Lines of data

★ ★ ★ ★ ★

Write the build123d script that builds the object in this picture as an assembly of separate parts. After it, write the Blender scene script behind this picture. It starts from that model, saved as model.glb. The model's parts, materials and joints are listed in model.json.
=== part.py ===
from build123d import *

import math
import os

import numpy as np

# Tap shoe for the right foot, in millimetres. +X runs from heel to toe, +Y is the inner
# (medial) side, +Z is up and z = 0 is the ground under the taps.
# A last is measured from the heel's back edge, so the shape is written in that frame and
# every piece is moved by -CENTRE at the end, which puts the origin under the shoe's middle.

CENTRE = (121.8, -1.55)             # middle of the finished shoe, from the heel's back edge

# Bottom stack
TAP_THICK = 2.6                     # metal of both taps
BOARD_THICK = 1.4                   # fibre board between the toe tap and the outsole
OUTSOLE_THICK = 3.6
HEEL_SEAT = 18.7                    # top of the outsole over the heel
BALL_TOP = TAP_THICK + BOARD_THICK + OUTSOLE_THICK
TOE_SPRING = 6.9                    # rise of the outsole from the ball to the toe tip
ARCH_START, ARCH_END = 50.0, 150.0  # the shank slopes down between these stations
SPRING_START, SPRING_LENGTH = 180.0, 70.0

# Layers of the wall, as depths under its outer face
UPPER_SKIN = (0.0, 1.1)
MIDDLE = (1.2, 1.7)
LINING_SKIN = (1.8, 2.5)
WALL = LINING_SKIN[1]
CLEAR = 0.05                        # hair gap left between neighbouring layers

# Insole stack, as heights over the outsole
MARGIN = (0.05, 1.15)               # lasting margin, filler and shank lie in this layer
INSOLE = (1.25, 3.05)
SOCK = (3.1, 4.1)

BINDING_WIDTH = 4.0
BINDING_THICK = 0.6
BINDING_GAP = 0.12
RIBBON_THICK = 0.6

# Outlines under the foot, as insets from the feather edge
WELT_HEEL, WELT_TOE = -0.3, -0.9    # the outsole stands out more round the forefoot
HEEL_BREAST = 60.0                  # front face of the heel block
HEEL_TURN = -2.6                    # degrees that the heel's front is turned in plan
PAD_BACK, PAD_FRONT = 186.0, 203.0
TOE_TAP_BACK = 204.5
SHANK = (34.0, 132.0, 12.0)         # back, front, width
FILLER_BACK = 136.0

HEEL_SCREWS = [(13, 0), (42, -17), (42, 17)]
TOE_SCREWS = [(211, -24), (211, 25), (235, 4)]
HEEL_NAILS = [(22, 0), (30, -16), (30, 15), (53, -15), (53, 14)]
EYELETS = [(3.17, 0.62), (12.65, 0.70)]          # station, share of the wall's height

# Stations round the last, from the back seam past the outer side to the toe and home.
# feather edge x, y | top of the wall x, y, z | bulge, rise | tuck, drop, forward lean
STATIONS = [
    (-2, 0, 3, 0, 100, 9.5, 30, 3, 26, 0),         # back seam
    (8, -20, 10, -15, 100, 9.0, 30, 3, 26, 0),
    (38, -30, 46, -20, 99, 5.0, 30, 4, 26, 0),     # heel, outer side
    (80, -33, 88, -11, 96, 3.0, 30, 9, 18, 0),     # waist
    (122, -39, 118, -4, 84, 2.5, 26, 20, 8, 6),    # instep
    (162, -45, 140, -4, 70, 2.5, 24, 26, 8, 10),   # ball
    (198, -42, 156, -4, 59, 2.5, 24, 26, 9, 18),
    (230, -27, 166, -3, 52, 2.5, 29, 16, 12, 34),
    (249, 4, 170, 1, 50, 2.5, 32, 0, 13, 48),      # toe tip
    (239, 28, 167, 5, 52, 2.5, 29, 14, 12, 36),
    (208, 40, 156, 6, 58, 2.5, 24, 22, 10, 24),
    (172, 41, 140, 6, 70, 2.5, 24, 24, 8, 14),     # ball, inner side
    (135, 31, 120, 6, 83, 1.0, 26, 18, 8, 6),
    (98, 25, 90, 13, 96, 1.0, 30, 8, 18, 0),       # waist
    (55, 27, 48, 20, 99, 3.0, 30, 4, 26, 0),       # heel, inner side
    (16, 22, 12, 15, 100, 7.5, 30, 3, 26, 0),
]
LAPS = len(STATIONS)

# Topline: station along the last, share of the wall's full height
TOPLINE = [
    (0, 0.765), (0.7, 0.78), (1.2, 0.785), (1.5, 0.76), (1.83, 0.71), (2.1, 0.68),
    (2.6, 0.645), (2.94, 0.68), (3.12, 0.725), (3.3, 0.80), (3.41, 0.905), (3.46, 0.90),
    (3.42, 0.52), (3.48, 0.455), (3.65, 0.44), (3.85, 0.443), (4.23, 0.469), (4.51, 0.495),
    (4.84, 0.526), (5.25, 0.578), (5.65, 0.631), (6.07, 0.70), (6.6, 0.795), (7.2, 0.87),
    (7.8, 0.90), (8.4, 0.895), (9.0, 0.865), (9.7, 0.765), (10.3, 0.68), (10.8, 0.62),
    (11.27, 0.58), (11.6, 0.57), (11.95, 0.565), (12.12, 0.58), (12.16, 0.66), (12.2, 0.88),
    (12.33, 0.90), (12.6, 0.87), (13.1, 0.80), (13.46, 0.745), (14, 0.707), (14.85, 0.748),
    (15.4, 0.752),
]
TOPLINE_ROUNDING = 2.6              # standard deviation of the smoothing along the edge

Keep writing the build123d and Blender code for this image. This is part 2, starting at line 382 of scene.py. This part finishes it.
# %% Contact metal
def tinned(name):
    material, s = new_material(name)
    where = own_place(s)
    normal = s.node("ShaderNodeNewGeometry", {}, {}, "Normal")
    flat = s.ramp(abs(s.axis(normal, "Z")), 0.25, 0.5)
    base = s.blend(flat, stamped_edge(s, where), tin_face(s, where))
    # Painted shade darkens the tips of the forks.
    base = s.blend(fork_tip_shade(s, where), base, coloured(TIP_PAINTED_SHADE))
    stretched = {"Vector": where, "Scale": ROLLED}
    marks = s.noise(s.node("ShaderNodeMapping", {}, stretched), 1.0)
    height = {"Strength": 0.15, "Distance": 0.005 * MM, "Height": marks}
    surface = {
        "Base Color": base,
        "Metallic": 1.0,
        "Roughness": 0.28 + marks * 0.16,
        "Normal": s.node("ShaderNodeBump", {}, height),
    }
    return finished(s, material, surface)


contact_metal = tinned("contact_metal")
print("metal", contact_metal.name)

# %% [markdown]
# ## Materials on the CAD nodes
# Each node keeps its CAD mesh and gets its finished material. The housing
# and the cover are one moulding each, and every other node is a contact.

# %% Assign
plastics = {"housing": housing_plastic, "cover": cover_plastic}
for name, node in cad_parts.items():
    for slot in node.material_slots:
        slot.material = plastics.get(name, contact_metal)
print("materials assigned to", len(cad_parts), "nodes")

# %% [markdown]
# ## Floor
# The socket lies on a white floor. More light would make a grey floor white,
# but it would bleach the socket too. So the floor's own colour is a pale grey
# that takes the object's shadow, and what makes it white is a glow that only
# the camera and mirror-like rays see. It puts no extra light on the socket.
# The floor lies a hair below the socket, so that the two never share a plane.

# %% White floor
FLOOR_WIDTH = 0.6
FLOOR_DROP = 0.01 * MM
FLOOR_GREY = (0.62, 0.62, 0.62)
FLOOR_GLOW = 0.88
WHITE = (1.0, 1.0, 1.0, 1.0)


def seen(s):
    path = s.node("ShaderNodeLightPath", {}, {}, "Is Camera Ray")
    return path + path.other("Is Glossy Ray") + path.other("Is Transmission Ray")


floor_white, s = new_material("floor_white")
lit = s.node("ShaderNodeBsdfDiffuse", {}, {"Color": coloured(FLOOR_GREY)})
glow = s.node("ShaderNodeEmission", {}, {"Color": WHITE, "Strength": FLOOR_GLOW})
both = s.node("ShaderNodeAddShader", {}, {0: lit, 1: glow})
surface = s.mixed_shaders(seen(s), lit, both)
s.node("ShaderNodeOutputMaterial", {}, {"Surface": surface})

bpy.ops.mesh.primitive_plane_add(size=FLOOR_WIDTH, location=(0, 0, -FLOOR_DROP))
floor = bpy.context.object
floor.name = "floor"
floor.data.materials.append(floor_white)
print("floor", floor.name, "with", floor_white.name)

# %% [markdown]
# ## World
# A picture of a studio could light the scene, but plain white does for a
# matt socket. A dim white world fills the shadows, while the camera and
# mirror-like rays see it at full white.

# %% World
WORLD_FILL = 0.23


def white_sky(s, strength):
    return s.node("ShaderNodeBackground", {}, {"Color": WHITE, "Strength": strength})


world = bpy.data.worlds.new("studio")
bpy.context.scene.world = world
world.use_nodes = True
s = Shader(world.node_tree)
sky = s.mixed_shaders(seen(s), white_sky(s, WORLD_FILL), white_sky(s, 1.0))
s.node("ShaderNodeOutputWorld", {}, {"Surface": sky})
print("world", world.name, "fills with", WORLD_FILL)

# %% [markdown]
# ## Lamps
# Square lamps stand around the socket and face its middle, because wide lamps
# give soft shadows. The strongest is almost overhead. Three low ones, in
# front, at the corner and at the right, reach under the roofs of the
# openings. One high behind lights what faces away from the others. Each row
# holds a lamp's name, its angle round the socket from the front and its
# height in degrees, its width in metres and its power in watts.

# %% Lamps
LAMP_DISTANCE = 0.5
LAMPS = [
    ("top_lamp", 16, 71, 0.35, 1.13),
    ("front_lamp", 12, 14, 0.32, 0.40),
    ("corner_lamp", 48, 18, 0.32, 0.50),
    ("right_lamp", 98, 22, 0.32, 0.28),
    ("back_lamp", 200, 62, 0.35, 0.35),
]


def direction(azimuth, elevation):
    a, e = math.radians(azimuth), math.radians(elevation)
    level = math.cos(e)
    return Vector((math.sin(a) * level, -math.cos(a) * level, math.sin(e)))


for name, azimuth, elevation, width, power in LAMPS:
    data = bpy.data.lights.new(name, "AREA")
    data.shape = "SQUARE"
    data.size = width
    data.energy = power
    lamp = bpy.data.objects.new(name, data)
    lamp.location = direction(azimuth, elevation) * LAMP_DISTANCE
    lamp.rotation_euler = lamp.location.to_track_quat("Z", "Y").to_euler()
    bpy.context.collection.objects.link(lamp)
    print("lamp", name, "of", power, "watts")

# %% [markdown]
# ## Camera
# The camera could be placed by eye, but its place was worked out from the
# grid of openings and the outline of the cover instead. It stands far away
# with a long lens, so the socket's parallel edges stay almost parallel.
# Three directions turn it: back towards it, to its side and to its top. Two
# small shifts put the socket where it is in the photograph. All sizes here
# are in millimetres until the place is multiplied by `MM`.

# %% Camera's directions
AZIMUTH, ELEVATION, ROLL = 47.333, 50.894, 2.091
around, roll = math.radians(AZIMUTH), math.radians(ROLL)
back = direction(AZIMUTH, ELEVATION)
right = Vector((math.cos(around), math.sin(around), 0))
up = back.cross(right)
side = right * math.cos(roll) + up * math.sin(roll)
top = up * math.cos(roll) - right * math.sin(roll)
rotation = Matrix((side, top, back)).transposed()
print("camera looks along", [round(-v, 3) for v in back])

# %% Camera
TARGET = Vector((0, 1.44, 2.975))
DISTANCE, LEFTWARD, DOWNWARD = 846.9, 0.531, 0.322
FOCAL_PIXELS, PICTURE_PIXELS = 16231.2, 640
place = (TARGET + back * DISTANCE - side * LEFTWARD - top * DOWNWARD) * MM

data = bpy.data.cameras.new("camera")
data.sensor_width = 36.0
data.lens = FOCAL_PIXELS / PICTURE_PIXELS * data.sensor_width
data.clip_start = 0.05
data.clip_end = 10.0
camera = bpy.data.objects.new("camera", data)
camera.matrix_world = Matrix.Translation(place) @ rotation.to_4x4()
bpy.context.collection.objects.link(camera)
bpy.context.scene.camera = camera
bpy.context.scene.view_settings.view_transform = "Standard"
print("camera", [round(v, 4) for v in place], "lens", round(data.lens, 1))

★ ★ ★ ★ ★

Quote the listing above from its first line to the line with "CENTRE = (121.8, -1.55)", inclusive, and add nothing.

*Task response:*
Write the build123d script that builds the object in this picture as an assembly of separate parts. After it, write the Blender scene script behind this picture. It starts from that model, saved as model.glb. The model's parts, materials and joints are listed in model.json.
=== part.py ===
from build123d import *

import math
import os

import numpy as np

# Tap shoe for the right foot, in millimetres. +X runs from heel to toe, +Y is the inner
# (medial) side, +Z is up and z = 0 is the ground under the taps.
# A last is measured from the heel's back edge, so the shape is written in that frame and
# every piece is moved by -CENTRE at the end, which puts the origin under the shoe's middle.

CENTRE = (121.8, -1.55)             # middle of the finished shoe, from the heel's back edge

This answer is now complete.